The New York Islanders are just a few steps closer to leaving Long Island, and possibly the state of New York.

That is the last thing Islander fans want to hear. Monday, August 1, 2011 could go down as one of the darkest days in the islanders history. The votes came in for the proposed $400 million plan and they were not good.

Not all the votes are in, but according to The Associated Press as of early this morning, "with 99 percent of the vote counted, the referendum failed 56 percent to 43 percent, according to unofficial returns from the Nassau County Board of Elections." The already high-taxed citizens of Nassau County decided to go in a different direction, one that seems to not involve the Islanders.

Islanders owner Charles Wang said after the announcement during a press conference, "I’m heartbroken that this was not passed. We’re disappointed that the referendum pertaining to the arena was not voted by the people of Nassau County as being a move in the right direction for growth.

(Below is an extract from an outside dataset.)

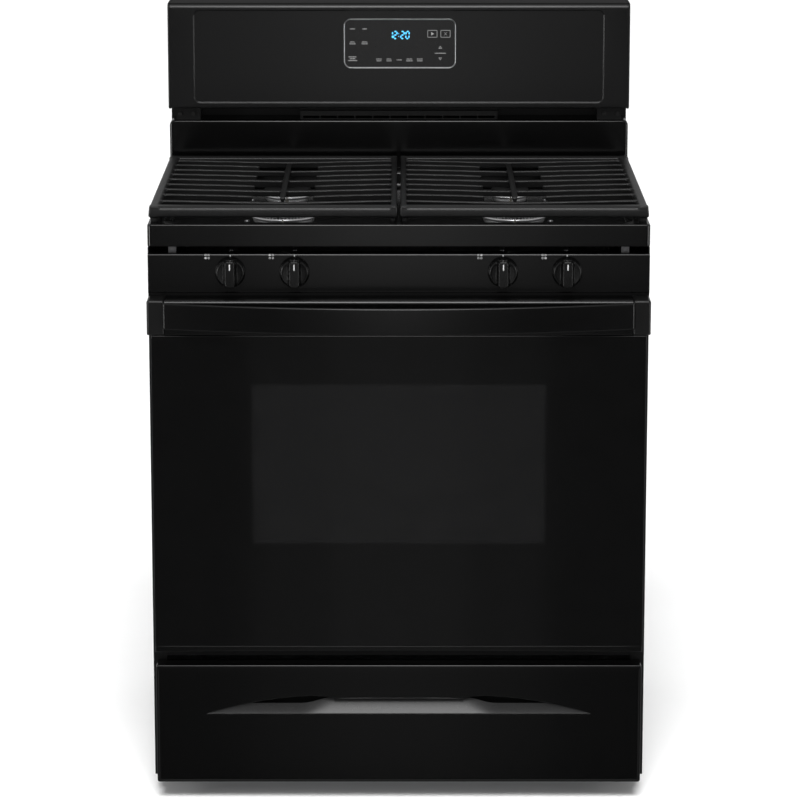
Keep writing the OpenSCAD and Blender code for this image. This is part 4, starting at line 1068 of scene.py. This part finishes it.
# ------------------------------ CAD pieces that stay
KEEP = {
    "side_panel_left": "cabinet", "side_panel_right": "cabinet", "rear_panel": "galv", "base_frame": "galv",
    "leveling_legs": "plastic", "burner_box": "galv", "front_frame": "cabinet", "oven_cavity": "oven",
    "oven_bottom_panel": "oven", "insulation": "wool", "rack_upper": "chrome", "rack_lower": "chrome",
    "oven_burner": "steel", "oven_igniter": "ceramic", "oven_light": "lamp", "temperature_probe": "steel",
    "gas_manifold": "steel", "valve_bodies": "brass", "gas_tubes": "tube", "gas_regulator": "steel",
    "valve_stem_left_outer": "brass", "valve_stem_left_inner": "brass", "valve_stem_right_inner": "brass",
    "valve_stem_right_outer": "brass", "spark_electrodes": "ceramic", "screws": "screws",
    # the console's rear cover is given the black cabinet paint in place of galvanised sheet, a painted shade
    # where it shows through the gap under the console
    "grate_feet_left": "rubber", "grate_feet_right": "rubber", "console_rear_cover": "cabinet",
    "control_board": "board", "oven_vent": "plastic", "door_inner_glass": "glass_inner",
    "door_frame": "cabinet", "door_liner": "oven",
    "door_gasket": "gasket", "door_hinges": "steel", "drawer_pan": "galv", "drawer_rails": "galv",
}
# widths of the small bevels on their edges
BEVEL = {"side_panel_left": 0.7, "side_panel_right": 0.7, "oven_vent": 0.8, "screws": 0.25, "door_liner": 0.8,
         "front_frame": 0.4, "gas_regulator": 0.8, "leveling_legs": 0.4, "drawer_pan": 0.4}
for name, mat in KEEP.items():
    ob = frame["nodes"][name]
    if not ob.material_slots:
        ob.data.materials.append(M[mat])
    for s in ob.material_slots:
        s.material = M[mat]
    if name in BEVEL:
        bv = ob.modifiers.new("edge", "BEVEL")
        bv.width = BEVEL[name] * MM
        bv.segments = 2
        bv.limit_method = "ANGLE"
        bv.angle_limit = math.radians(40)
        bv.harden_normals = True

# ------------------------------ floor, light
floor_mat = material("floor_pale", (0.90, 0.90, 0.90), (0.92, 0.92, 0.92), 3, 0.7, 0.8, spec=0.2)
me = bpy.data.meshes.new("floor")
S = 60
me.from_pydata([(-S, -S, 0), (S, -S, 0), (S, S, 0), (-S, S, 0)], [], [[0, 1, 2, 3]])
me.materials.append(floor_mat)
floor = bpy.data.objects.new("floor", me)
bpy.context.scene.collection.objects.link(floor)

# pale backdrop that only the camera sees; reflections and light come from the sky below
dome_mat, nt, b = new_mat("backdrop")
for n in list(nt.nodes):
    if n.type == "BSDF_PRINCIPLED":
        nt.nodes.remove(n)
em = nt.nodes.new("ShaderNodeEmission")
em.inputs["Strength"].default_value = 1.0
nt.links.new(em.outputs[0], nt.nodes["Material Output"].inputs["Surface"])
dome_mat.cycles.emission_sampling = "NONE"
me = bpy.data.meshes.new("backdrop")
bm = bmesh.new()
bmesh.ops.create_icosphere(bm, subdivisions=4, radius=45)
bm.to_mesh(me)
bm.free()
me.materials.append(dome_mat)
dome = bpy.data.objects.new("backdrop", me)
bpy.context.scene.collection.objects.link(dome)
for o in (floor, dome):
    o.visible_glossy = False
for flag in ("visible_diffuse", "visible_transmission", "visible_volume_scatter", "visible_shadow"):
    setattr(dome, flag, False)

world = bpy.data.worlds.new("world")
bpy.context.scene.world = world
world.use_nodes = True
wt = world.node_tree
bg = wt.nodes["Background"]
wc = wt.nodes.new("ShaderNodeTexCoord")
sep = wt.nodes.new("ShaderNodeSeparateXYZ")
wt.links.new(wc.outputs["Generated"], sep.inputs[0])


def span(src, a, b, lo, hi):
    """a smooth step of the sky's strength from lo at a to hi at b"""
    return map_range(wt, src, a, b, lo, hi, "SMOOTHSTEP")


# dark straight in front, where the enamel mirrors it, and brighter to the sides and above
mix = wt.nodes.new("ShaderNodeMix")
mix.data_type = "FLOAT"
wt.links.new(span(sep.outputs["Z"], -0.05, 0.55, 0.0, 1.0), mix.inputs["Factor"])
wt.links.new(span(sep.outputs["Y"], -0.97, -0.2, 0.03, 0.34), mix.inputs["A"])
wt.links.new(span(sep.outputs["Y"], -0.90, -0.3, 0.27, 0.36), mix.inputs["B"])
wt.links.new(mix.outputs["Result"], bg.inputs["Strength"])
bg.inputs["Color"].default_value = (1, 1, 1, 1)


def area(name, loc, target, size, size_y, radiance):
    """a soft box seen by the surfaces and not by the camera"""
    d = bpy.data.lights.new(name, "AREA")
    d.shape = "RECTANGLE"
    d.size, d.size_y = size, size_y
    d.energy = radiance * math.pi * size * size_y
    o = bpy.data.objects.new(name, d)
    bpy.context.scene.collection.objects.link(o)
    o.location = loc
    o.rotation_euler = (Vector(target) - Vector(loc)).to_track_quat("-Z", "Y").to_euler()
    o.visible_camera = False
    return o


def sun(name, energy, angle, tilt, turn=0.0):
    d = bpy.data.lights.new(name, "SUN")
    d.energy = energy
    d.angle = math.radians(angle)
    o = bpy.data.objects.new(name, d)
    bpy.context.scene.collection.objects.link(o)
    o.rotation_euler = (math.radians(tilt), 0, math.radians(turn))
    return o


sun("key", 0.45, 30, 40)
floor_only = bpy.data.collections.new("floor_only")
floor_only.objects.link(floor)
sun("floor_light", 3.4, 30, 38).light_linking.receiver_collection = floor_only
# strips one behind another make each front light fade sideways: width, upper and lower radiance
STRIPS = ((0.26, 0.14, 0.04), (0.56, 0.15, 0.055), (1.0, 0.13, 0.03), (1.6, 0.025, 0.005))
for i, (w, up, low) in enumerate(STRIPS):
    y = -1.6 - 0.03 * i
    area("strip_upper_%d" % i, (0, y, 0.88), (0, 0, 0.88), w, 0.68, up)
    area("strip_lower_%d" % i, (0, y, 0.05), (0, 0, 0.05), w, 0.95, low)
area("overhead", (0, -2.3, 3.0), (0, -0.3, 0.4), 0.9, 1.7, 4.2)
area("overhead_wide", (0, -2.35, 3.1), (0, -0.3, 0.4), 2.4, 2.2, 0.45)
area("side_left", (-3.0, -2.1, 0.9), (0, -0.3, 0.7), 0.7, 1.6, 9.0)
area("side_right", (3.0, -2.1, 0.9), (0, -0.3, 0.7), 0.7, 1.6, 6.0)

I feel that the sound bites ruled the day and not the facts. Right now, it’s an emotional time and we’re not going to make any comments on any specific next steps."

Wang went on to say, "We’re committed to the Nassau Coliseum until the year 2015 and like we’ve said all along, we will honor our lease."

It was very clear to me that toward the end of the vote this was not going to get done. I personally did not think this would happen, but I was hoping for the best.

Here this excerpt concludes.